Since that time, Crowley’s career has flourished, as a dancer, choreographer, and artistic director, and as a professor and guest instructor, teaching widely in the United States and Europe. He is delighted that his alma mater is among the dance programs he’s able to visit and share his expertise.

“The program at SMTD really gives you a total picture of what the dance world is and what will be expected of you,” said Crowley. “There may have been a time in the past where it was enough to be a dancer, but these days the market has changed and the field has changed,” he said, suggesting that dancers, like all performing artists, need to embrace “portfolio” careers where they can leverage their artistic expertise to earn income in a variety of ways, just as he does.

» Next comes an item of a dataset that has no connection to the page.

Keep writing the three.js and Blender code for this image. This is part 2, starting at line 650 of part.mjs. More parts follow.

The piece that Crowley set on the FTC was Where Future Memories Dwell. “It really reflects the idea of discovering a new space, rising to the challenges that come with that, and then claiming that space for your own in celebration, reflecting a sacred respect for the land,” he said.

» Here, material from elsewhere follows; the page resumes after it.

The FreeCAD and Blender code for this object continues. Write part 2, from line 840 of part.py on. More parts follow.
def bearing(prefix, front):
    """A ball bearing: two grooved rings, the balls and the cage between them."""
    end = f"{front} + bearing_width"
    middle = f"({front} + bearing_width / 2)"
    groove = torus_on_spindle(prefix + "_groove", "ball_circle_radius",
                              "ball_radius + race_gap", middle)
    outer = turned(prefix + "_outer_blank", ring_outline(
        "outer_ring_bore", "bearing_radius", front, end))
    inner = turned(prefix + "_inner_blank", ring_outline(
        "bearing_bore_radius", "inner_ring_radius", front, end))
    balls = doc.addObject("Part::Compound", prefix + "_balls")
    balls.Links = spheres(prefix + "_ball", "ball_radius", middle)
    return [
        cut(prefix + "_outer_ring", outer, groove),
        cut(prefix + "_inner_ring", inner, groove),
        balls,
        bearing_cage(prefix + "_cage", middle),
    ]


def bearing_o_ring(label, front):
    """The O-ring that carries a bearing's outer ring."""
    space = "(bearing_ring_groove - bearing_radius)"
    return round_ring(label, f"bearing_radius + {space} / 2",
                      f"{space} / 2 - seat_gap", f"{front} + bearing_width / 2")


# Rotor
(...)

“William’s unique style of combining elements of the Graham technique along with classical movements in an abstract style was really neat, especially since he was able to instill that information in such a condensed time frame,” said freshman dancer Allison Maebius (BFA ’19). “It was also very exciting for the whole department since it was a homecoming for him.”

Crowley hopes that his time with the dancers can inspire each of them to reach their fullest potential, and that his role as an alumni mentor will foster that result.

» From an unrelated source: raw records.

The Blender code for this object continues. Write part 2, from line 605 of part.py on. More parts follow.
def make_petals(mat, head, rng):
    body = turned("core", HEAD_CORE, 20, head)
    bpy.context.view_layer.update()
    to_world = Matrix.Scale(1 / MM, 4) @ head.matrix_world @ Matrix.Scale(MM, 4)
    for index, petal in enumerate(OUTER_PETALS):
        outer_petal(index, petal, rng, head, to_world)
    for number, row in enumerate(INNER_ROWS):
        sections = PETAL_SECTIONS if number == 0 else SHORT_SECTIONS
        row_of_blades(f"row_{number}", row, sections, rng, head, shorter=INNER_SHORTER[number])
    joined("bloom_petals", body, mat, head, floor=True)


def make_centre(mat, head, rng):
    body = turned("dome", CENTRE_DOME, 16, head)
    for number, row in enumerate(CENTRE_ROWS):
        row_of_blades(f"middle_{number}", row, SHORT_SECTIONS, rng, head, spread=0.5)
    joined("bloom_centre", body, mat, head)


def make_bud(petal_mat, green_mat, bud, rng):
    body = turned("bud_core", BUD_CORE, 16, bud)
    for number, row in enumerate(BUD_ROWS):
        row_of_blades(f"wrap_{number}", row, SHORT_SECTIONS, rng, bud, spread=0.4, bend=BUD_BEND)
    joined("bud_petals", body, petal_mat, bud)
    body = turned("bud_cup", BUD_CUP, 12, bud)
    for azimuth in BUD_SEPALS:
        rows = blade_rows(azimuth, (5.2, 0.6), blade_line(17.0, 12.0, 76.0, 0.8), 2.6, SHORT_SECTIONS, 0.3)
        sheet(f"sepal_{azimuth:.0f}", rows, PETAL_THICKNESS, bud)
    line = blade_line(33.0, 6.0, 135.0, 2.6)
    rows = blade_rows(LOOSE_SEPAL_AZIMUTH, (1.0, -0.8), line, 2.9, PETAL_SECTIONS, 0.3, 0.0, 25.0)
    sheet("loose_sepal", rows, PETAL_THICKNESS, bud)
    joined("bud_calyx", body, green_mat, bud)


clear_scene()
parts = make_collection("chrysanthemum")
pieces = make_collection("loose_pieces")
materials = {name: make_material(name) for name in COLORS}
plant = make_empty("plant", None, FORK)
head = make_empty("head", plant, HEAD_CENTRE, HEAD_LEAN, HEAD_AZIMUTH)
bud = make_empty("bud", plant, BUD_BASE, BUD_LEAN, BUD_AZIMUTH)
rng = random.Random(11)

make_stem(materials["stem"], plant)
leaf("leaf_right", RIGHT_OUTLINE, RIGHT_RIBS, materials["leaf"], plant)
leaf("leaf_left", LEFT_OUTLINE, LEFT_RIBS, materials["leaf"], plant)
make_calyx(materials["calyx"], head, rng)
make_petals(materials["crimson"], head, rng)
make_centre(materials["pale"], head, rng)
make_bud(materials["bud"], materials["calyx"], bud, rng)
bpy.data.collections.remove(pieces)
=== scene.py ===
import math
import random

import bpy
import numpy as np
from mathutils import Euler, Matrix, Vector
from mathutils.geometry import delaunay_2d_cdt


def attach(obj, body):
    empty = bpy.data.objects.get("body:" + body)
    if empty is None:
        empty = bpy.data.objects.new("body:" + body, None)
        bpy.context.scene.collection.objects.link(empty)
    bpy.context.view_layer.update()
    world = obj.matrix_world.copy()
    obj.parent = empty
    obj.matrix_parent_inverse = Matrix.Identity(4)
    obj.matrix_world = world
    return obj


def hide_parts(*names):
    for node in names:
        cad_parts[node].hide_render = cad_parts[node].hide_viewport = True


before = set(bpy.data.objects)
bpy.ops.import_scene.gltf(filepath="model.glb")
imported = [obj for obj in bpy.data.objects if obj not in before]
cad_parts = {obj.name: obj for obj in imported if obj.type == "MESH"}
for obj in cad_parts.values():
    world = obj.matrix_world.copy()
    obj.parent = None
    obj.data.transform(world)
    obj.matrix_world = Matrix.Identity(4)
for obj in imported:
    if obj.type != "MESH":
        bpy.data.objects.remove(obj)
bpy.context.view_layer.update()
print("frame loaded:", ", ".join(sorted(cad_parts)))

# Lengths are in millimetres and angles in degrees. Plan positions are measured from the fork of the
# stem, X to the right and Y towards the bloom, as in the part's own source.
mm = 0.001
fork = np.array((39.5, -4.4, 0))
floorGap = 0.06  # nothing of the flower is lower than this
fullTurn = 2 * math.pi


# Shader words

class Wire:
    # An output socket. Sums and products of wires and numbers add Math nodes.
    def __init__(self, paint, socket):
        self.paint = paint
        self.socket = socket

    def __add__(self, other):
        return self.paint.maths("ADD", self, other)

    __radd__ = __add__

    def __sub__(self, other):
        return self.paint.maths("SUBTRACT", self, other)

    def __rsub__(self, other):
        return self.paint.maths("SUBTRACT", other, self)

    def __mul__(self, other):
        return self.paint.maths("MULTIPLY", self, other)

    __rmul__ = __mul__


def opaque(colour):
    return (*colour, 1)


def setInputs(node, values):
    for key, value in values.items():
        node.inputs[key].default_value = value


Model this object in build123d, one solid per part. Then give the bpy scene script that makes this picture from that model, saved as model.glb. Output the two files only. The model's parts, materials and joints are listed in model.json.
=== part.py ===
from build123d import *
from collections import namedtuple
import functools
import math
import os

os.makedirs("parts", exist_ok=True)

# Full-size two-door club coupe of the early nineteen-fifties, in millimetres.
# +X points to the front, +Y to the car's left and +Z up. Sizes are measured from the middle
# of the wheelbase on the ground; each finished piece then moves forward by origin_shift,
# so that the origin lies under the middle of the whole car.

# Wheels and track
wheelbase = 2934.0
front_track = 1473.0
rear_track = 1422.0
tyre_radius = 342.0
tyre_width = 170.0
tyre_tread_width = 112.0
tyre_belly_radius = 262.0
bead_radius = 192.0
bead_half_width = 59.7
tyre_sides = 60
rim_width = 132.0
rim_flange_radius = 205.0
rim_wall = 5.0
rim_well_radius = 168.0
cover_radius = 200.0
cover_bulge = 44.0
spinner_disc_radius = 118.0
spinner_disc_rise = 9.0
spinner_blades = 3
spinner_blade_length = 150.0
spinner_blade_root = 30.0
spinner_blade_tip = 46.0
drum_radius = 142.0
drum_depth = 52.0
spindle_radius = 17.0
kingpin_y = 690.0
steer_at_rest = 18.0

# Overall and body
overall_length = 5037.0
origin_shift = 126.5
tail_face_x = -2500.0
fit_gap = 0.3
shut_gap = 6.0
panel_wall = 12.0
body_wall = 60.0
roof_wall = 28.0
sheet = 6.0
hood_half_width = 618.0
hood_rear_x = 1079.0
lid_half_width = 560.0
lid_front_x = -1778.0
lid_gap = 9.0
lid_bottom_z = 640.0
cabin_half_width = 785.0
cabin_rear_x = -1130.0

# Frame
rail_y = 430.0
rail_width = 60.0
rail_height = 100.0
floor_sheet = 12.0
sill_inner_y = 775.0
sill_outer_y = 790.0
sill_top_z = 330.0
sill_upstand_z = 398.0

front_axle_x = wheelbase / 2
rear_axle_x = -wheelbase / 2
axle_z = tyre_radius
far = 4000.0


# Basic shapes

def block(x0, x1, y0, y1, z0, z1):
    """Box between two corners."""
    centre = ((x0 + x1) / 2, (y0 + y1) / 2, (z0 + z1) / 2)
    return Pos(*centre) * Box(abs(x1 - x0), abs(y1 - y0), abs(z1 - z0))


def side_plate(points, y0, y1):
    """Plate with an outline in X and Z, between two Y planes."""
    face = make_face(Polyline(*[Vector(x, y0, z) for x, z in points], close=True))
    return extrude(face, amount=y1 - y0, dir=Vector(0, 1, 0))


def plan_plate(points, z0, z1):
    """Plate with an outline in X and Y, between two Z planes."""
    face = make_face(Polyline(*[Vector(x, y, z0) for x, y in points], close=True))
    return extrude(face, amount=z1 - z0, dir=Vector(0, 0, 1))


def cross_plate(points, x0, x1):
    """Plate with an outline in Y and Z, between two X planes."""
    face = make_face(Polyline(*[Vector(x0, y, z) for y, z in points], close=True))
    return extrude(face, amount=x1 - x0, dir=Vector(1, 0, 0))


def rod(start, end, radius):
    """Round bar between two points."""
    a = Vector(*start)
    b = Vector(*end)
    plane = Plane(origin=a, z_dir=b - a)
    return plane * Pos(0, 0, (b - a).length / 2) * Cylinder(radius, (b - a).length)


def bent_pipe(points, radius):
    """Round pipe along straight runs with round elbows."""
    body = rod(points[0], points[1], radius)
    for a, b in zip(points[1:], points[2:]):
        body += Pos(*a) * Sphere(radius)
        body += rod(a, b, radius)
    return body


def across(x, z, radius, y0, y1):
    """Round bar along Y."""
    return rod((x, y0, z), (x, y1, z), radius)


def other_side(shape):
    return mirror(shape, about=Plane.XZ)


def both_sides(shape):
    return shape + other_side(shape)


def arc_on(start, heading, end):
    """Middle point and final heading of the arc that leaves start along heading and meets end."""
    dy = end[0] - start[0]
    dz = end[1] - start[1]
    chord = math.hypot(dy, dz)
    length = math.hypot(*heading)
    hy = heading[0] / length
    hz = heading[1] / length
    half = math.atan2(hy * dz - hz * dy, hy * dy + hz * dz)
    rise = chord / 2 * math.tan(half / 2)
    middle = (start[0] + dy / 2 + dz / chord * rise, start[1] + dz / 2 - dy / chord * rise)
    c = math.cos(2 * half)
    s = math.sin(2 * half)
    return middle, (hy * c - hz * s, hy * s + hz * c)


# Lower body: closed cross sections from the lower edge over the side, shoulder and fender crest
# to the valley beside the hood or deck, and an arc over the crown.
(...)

“I’ve danced in the same theatre that they’re dancing in, so we have this commonality between us,” says Crowley. “It means so much to me that Jessica Fogel [department chair], Robin, and the entire Dance Department gave me the responsibility of being in the studio with their students and trusting that I’ll do right by them by sharing valuable career information and something special to perform.”

Maebius believes the FTC provides two important experiences: exposing new and nontraditional audiences to dance, and uniting the freshman class of dance majors. “Watching an FTC performance is especially fun because of how diverse and exciting the choreography is,” she said. “It’s also great seeing how impactful dance actually is in the real world. After a performance at an elementary school, one of the faculty members e-mailed us some drawings that the kids had made that were inspired by our performance. That was a satisfying moment for us.”

Wilson is inspired by watching these young dancers grow into the works and seeing them bond with each other. “Watching them change, grow in confidence, and learn humility for others is the most enjoyable aspect about being involved in the FTC,” she said. “My hope is that it gives them good footing for the next three years and that they are given a lens into another world they may not be familiar with.”


By Brandon Monzon, communications generalist and assistant editor of Michigan Muse.